If you can get some Gobbler Saw tooth to plant they are great. They will be loaded with acorns after only 5 to 7 years, and deer and turkey love them.
 
Rockhound, I would disk up the borders and let them go wild- blackberries, broomsedge, beggarslice, ragweed, etc. These are prime brood rearing cover. Disk 1/4 to a half each year. Deer will eat the buffer as much as the food plot, and you won't give up "sightability" during deer season like you will with tree planting. If you decide you want them thicker, don't disk, and the trees will creep in.

OR

Plant a strip of clover around the wild stuff and 2-3 strips across it. burn the patches between the clover strips in the spring for turkey hunting, and it will grow back just in time for them to raise their broods in it. Deer love these fields as well.

If you are wanting to provide nesting sites, you could cut down scattered (10-20 per acre) low-value hardwoods throughout the woods. Turkeys love to nest against structure, especially logging slash, and if you distribute them throughout the property, the coons and skunks have to work much harder to destroy those nests.
If the only nesting cover you provide is right next to your food plot, your turkeys have one-stop shopping, but so do the nest predators.
 
Well the place has been clear cut and I mean clear. Its bare dirt pretty much and I'm starting from scratch.

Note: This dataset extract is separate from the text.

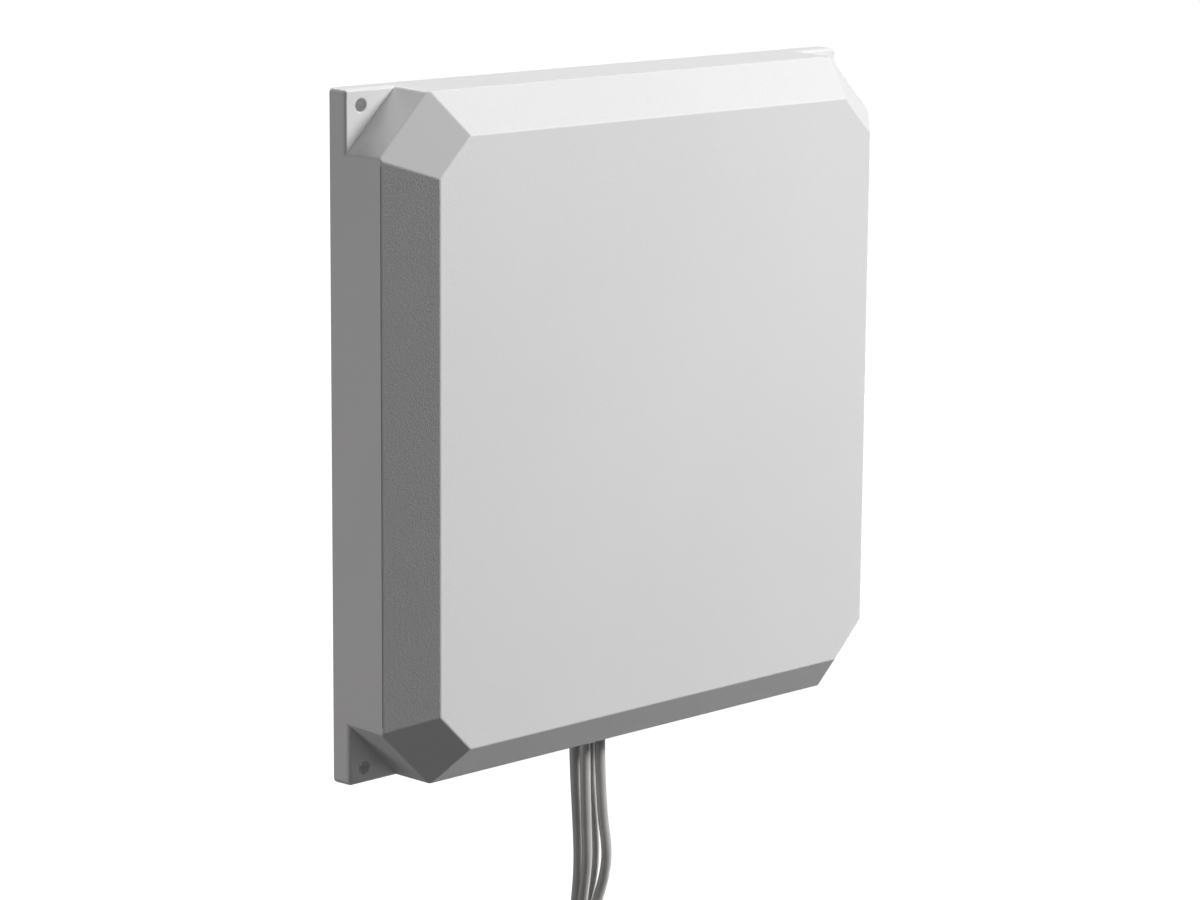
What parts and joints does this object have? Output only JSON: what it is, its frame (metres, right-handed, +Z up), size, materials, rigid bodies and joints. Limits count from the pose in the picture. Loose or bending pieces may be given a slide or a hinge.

The hollows will be let grow back up unless I decide to plant pines but the field edges I'm looking for are more along the lines of protection and nesting. We dont have but a few birds and I wanna make it easier on them
 
I've always believed that nesting habitat need not be in long narrow strips. It makes it easier on nest getters to run up and down the edges of food plots looking/smelling for nest. I like nesting places in square shapes, no bigger or smaller than an acre. If it is too big, it will be hard for the new poults to get to the bugging areas. Too small, it gives predators an easier place to find the nest.

Mick Thompson sounds like he knows what he is talking about. I have noticed that hens like to nest in areas with downed trees and stumps. They like to put their nest right beside a log, or in a downed tree top. Anything that makes it harder for the nest predators to get to.

Nesting habitat is crucial for turkey populations.
 
5 years ago I did not have a single bird on one of my properties where they were abundant at one time. 3 years ago I started a predator management program with a guy coming and trapping coyotes, bobcats, foxes, and other fur bearing varmints as well. After 1 year, I saw turkeys using my place again and now I feel confident enough in the numbers to hopefully kill a couple off of the property this season. You're doing the right thing by making your property more suitable to the birds, but you might want to check on predator pressure as well.
 
I recently posted in another thread about the amount of varmints I've wicked this past year.